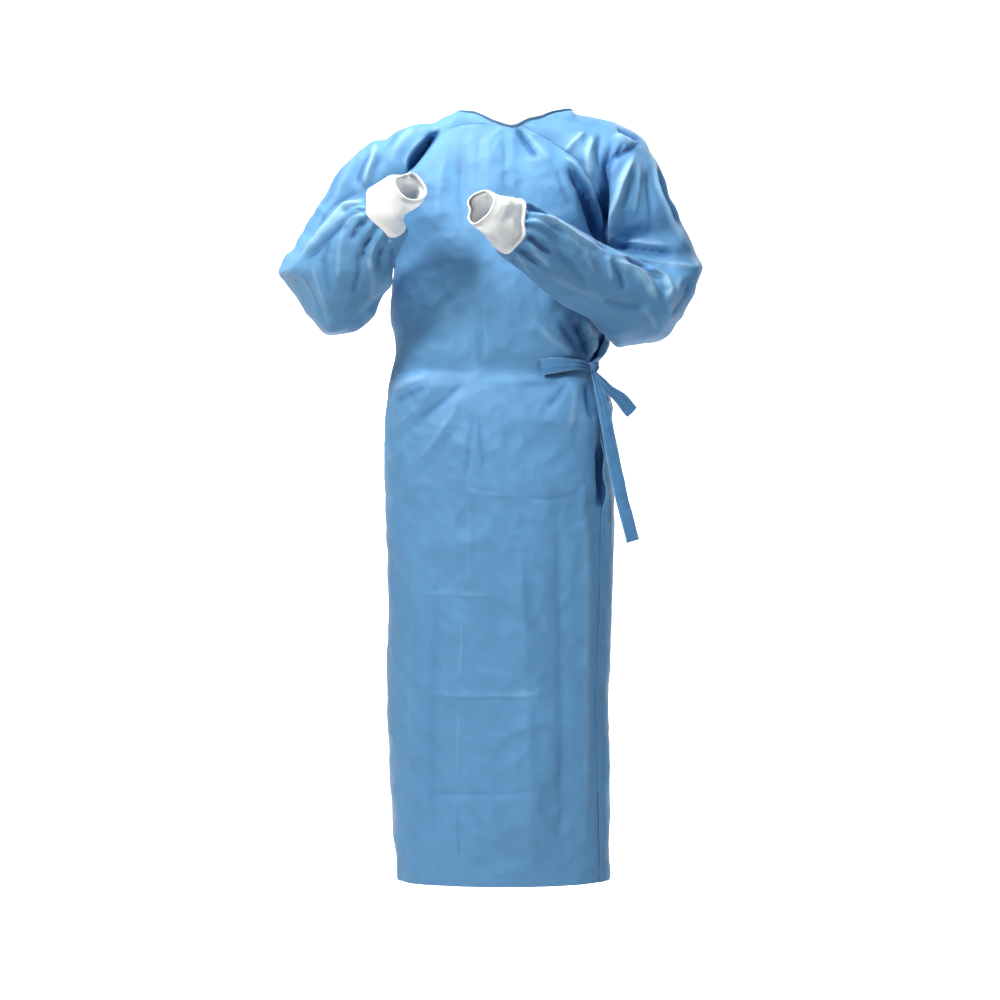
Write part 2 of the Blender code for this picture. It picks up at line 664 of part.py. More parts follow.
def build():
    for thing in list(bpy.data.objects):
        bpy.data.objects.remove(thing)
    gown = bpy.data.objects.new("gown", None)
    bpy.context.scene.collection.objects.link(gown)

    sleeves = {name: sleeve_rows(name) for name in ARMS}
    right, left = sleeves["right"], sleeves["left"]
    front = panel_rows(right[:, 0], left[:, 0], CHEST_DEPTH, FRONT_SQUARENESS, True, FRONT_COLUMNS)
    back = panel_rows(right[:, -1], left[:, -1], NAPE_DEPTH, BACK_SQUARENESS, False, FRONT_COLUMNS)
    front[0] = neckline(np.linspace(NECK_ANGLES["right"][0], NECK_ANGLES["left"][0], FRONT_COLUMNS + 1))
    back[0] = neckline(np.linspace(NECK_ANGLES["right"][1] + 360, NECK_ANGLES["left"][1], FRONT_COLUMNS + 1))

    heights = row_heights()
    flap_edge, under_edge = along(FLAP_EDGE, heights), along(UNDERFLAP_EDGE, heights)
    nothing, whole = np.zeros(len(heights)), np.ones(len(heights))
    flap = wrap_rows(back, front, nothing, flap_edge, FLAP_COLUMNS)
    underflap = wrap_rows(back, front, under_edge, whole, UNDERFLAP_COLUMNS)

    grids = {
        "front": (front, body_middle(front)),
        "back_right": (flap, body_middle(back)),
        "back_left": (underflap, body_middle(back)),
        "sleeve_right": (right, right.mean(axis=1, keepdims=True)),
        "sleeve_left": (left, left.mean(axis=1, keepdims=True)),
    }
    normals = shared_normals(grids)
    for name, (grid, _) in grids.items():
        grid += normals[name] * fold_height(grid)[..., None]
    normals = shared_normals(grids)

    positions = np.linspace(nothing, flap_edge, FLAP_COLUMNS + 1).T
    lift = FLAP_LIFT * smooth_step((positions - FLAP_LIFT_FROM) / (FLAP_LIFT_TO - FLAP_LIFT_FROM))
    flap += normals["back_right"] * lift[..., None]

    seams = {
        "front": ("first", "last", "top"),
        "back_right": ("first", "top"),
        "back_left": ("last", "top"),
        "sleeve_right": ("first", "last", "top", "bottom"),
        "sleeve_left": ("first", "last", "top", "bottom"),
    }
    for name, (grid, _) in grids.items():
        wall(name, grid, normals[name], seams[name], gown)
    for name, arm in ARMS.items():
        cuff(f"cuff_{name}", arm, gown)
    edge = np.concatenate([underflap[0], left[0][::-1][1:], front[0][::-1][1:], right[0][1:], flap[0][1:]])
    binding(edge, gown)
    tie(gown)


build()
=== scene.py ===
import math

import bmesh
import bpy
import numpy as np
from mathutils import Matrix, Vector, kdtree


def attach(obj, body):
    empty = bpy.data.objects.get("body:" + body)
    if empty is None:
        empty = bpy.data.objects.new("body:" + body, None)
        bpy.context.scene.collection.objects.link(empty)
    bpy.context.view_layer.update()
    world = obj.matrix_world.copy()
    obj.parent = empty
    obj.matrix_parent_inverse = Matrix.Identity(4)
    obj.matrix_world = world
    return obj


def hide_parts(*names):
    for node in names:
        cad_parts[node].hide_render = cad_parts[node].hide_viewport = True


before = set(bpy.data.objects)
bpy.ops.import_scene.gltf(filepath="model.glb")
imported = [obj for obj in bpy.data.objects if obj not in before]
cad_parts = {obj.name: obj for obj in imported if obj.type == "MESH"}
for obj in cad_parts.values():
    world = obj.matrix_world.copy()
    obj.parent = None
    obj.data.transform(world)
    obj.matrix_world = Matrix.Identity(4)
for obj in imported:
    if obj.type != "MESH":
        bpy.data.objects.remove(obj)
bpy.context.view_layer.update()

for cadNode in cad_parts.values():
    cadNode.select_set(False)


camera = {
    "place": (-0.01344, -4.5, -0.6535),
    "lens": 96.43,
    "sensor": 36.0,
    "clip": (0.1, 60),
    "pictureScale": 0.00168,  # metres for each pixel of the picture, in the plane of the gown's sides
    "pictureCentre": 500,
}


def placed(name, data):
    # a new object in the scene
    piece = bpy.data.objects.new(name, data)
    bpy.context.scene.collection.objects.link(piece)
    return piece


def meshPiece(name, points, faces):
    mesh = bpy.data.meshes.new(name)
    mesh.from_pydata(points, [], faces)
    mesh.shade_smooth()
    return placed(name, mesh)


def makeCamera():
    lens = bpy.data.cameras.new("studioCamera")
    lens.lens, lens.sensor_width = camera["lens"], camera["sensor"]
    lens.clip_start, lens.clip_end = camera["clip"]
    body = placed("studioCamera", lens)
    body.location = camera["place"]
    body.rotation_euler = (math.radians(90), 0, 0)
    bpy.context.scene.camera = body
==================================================
• Exercise requirements:
Identify every line holding the word "None" and copy it out.

• Answer below:
    gown = bpy.data.objects.new("gown", None)
        grid += normals[name] * fold_height(grid)[..., None]
    flap += normals["back_right"] * lift[..., None]
    if empty is None:
        empty = bpy.data.objects.new("body:" + body, None)
    obj.parent = None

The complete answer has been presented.